**What is being asked**
Reproduce exactly the lines from the one containing "const masses = MASSES.map(growStem);" through the one containing "# on the same", both included, and nothing else.

**Exercise material**
· · ·

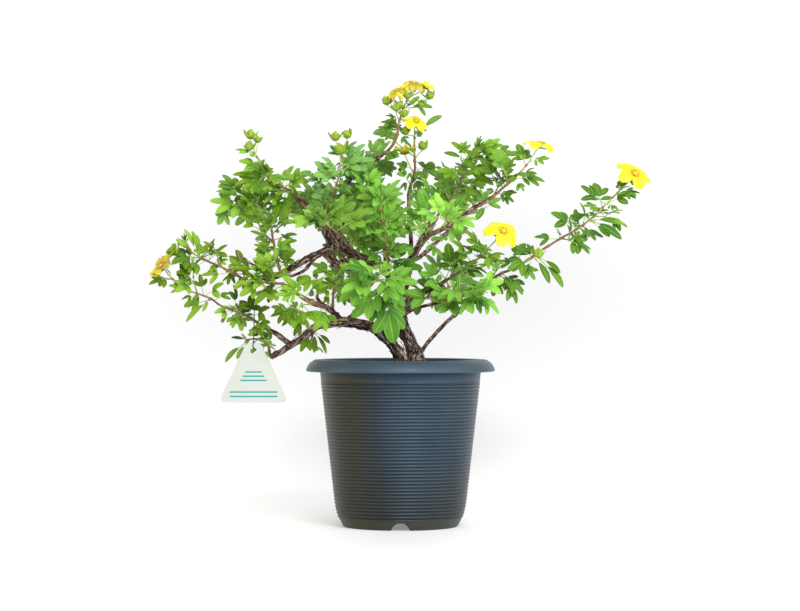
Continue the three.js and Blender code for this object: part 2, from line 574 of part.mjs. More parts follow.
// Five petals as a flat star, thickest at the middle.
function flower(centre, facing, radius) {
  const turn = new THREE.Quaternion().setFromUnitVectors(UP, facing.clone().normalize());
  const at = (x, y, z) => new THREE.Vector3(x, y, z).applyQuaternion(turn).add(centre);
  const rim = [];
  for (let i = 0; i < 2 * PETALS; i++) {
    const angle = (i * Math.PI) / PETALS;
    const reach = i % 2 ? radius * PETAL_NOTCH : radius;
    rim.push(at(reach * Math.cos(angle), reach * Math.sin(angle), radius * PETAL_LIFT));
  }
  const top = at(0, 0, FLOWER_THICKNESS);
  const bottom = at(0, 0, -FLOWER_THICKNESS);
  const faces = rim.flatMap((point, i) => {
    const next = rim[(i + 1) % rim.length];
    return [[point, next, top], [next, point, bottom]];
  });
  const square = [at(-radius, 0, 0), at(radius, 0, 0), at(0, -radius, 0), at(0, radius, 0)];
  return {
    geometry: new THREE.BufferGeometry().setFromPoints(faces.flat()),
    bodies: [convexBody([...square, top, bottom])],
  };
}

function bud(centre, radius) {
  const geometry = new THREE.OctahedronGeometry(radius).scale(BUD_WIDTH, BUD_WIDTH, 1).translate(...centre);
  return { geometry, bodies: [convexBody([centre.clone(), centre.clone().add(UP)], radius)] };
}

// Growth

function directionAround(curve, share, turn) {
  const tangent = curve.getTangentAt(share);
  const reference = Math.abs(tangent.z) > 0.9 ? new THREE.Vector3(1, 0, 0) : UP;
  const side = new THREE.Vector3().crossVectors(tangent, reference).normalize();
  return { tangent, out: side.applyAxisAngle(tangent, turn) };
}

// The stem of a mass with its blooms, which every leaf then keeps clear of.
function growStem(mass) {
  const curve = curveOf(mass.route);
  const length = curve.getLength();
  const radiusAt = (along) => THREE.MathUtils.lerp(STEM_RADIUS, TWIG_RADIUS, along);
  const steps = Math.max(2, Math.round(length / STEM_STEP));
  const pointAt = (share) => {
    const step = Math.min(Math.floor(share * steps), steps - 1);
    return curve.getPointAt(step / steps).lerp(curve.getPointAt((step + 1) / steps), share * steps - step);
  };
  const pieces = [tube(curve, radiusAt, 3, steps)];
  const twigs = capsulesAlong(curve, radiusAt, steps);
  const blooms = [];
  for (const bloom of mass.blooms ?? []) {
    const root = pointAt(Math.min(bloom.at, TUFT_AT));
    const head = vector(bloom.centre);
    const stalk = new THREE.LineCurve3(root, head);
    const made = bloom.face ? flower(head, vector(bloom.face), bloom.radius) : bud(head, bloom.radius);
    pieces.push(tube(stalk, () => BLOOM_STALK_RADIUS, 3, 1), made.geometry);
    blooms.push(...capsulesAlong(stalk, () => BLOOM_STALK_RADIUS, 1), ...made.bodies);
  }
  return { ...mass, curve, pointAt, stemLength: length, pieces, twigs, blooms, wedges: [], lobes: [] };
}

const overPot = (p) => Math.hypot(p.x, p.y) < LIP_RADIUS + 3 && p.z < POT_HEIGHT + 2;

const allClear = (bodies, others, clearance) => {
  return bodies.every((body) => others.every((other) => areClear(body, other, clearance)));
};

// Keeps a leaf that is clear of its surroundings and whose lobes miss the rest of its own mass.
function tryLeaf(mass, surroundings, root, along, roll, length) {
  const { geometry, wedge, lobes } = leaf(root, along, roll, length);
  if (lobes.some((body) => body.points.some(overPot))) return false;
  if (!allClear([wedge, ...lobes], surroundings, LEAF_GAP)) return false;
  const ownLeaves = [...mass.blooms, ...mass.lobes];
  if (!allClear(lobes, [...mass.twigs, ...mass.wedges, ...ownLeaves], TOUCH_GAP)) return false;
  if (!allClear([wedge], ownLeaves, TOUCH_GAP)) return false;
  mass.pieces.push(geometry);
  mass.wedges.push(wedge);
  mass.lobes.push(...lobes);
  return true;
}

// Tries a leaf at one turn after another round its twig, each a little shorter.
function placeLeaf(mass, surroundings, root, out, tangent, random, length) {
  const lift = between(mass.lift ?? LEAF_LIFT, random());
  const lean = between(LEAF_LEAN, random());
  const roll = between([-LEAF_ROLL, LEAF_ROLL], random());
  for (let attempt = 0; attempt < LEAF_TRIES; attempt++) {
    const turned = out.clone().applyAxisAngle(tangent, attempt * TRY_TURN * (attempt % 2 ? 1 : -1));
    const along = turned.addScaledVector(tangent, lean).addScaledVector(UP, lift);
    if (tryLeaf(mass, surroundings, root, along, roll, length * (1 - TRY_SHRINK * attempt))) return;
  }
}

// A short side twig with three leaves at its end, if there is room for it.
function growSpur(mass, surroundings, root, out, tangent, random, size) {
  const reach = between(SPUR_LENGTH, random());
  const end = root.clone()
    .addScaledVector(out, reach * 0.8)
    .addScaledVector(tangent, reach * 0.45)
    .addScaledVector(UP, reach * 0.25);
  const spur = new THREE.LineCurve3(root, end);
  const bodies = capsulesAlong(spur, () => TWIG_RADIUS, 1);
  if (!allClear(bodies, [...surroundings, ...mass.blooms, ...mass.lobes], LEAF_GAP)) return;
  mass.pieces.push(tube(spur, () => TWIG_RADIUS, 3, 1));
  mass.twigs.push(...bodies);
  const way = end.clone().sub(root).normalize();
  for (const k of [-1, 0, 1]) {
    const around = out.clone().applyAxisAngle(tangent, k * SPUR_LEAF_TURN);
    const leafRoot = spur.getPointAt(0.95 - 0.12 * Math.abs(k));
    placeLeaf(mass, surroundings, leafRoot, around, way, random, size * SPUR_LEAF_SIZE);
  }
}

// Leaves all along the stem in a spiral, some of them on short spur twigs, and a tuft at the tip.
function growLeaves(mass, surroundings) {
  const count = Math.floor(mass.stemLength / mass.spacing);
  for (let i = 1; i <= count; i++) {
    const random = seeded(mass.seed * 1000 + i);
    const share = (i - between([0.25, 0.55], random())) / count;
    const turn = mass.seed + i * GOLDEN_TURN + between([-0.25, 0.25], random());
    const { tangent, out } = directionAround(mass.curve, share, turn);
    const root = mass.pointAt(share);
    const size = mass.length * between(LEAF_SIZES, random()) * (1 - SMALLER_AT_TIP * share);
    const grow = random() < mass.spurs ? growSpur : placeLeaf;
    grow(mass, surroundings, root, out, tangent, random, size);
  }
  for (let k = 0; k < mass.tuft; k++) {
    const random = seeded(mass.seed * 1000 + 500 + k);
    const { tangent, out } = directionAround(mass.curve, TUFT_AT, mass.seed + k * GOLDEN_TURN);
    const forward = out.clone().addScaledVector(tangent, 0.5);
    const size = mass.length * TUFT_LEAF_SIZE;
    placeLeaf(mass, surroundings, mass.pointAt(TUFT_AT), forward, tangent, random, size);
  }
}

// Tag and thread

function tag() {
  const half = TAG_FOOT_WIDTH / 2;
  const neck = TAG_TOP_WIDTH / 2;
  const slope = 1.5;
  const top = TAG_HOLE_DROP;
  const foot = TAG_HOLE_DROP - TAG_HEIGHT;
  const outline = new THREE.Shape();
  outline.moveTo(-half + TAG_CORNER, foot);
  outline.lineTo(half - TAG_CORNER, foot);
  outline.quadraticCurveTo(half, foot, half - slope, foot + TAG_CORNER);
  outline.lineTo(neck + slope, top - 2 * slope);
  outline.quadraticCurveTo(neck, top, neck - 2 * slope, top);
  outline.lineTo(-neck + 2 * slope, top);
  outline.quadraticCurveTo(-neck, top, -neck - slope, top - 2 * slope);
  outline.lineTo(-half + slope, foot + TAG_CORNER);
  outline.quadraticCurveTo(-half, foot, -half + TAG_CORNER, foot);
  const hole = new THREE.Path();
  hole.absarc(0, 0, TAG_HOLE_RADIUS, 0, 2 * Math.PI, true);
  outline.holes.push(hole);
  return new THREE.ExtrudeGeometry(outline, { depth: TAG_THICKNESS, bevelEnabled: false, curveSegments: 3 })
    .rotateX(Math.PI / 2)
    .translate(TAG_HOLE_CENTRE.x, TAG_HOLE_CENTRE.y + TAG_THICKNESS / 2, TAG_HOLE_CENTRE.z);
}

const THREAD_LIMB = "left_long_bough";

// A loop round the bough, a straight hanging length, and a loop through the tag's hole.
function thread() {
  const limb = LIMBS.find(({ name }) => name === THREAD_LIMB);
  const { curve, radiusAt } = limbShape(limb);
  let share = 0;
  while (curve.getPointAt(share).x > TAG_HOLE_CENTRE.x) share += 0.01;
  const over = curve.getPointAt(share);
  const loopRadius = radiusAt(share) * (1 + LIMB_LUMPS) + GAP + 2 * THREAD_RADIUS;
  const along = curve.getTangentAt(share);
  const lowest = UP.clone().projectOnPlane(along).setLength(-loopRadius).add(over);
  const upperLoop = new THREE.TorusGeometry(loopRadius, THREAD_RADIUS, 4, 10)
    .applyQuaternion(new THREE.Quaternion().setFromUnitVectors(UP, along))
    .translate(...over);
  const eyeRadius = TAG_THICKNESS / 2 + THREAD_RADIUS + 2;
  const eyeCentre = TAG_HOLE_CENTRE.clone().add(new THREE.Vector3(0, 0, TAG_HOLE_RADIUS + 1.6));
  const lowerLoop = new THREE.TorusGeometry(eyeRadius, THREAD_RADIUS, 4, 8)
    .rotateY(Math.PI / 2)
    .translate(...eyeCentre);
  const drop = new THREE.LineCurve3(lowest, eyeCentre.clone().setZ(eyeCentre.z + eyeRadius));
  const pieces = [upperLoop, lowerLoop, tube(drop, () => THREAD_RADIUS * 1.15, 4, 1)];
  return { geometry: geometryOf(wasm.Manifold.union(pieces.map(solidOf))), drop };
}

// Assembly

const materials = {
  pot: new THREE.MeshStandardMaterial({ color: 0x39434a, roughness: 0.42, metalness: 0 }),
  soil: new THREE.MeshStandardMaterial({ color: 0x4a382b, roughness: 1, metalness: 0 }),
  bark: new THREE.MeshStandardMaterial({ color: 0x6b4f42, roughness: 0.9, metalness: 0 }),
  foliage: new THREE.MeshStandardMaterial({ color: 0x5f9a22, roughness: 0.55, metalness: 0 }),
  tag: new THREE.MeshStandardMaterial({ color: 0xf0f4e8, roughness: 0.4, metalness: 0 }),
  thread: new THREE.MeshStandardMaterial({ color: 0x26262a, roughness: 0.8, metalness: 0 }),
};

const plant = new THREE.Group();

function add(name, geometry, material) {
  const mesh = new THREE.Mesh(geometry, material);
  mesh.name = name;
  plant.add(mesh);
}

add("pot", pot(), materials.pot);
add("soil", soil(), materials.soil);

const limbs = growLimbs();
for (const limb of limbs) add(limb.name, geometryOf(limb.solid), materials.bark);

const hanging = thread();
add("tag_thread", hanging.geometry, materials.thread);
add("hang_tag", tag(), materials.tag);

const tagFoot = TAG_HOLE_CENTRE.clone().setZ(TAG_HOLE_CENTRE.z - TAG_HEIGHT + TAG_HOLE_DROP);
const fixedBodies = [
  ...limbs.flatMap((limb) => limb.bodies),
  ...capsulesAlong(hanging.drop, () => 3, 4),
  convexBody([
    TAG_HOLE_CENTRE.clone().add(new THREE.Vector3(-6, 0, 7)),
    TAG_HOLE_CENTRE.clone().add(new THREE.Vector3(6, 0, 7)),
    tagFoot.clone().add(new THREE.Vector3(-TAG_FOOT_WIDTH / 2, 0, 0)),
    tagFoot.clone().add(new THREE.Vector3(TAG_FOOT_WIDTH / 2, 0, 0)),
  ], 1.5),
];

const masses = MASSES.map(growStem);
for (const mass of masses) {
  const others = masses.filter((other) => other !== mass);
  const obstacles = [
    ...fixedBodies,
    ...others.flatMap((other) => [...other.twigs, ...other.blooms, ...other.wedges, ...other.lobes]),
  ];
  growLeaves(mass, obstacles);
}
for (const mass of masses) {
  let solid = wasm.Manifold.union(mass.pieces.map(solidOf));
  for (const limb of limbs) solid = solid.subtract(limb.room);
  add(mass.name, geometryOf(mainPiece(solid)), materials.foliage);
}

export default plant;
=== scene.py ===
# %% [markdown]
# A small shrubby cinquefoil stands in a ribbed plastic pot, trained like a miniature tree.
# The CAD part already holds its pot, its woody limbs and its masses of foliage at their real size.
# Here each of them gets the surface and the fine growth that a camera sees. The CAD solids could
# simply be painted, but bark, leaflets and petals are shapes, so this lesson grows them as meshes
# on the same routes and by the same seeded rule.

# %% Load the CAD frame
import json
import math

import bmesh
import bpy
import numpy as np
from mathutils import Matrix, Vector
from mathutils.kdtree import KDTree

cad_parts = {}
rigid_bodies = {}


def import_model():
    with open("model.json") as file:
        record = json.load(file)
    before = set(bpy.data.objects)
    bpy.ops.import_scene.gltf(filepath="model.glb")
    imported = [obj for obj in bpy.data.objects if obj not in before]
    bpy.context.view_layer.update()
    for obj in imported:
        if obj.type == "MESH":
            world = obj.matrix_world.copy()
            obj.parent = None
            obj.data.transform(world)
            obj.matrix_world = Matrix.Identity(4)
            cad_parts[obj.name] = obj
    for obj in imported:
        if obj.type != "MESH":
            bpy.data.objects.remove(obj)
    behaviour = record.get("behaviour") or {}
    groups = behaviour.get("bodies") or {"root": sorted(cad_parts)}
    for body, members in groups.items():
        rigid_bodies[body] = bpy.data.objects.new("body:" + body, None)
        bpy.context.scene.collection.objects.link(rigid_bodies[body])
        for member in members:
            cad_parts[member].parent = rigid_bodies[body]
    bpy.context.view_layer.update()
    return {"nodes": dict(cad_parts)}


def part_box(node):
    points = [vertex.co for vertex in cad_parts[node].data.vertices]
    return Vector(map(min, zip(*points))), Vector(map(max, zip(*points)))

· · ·

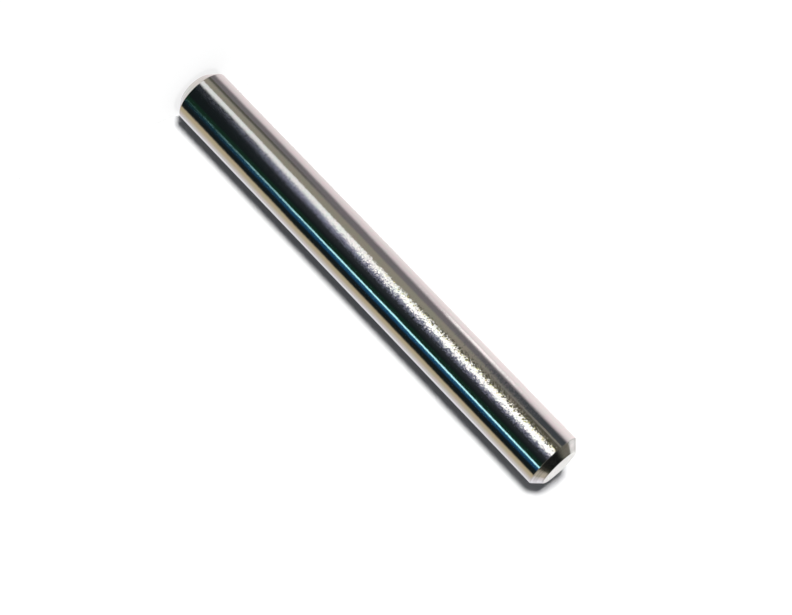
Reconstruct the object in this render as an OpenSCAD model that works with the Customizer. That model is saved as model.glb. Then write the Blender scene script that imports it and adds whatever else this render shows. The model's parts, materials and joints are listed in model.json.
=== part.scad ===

· · ·

**Reply**
const masses = MASSES.map(growStem);
for (const mass of masses) {
  const others = masses.filter((other) => other !== mass);
  const obstacles = [
    ...fixedBodies,
    ...others.flatMap((other) => [...other.twigs, ...other.blooms, ...other.wedges, ...other.lobes]),
  ];
  growLeaves(mass, obstacles);
}
for (const mass of masses) {
  let solid = wasm.Manifold.union(mass.pieces.map(solidOf));
  for (const limb of limbs) solid = solid.subtract(limb.room);
  add(mass.name, geometryOf(mainPiece(solid)), materials.foliage);
}

export default plant;
=== scene.py ===
# %% [markdown]
# A small shrubby cinquefoil stands in a ribbed plastic pot, trained like a miniature tree.
# The CAD part already holds its pot, its woody limbs and its masses of foliage at their real size.
# Here each of them gets the surface and the fine growth that a camera sees. The CAD solids could
# simply be painted, but bark, leaflets and petals are shapes, so this lesson grows them as meshes
# on the same routes and by the same seeded rule.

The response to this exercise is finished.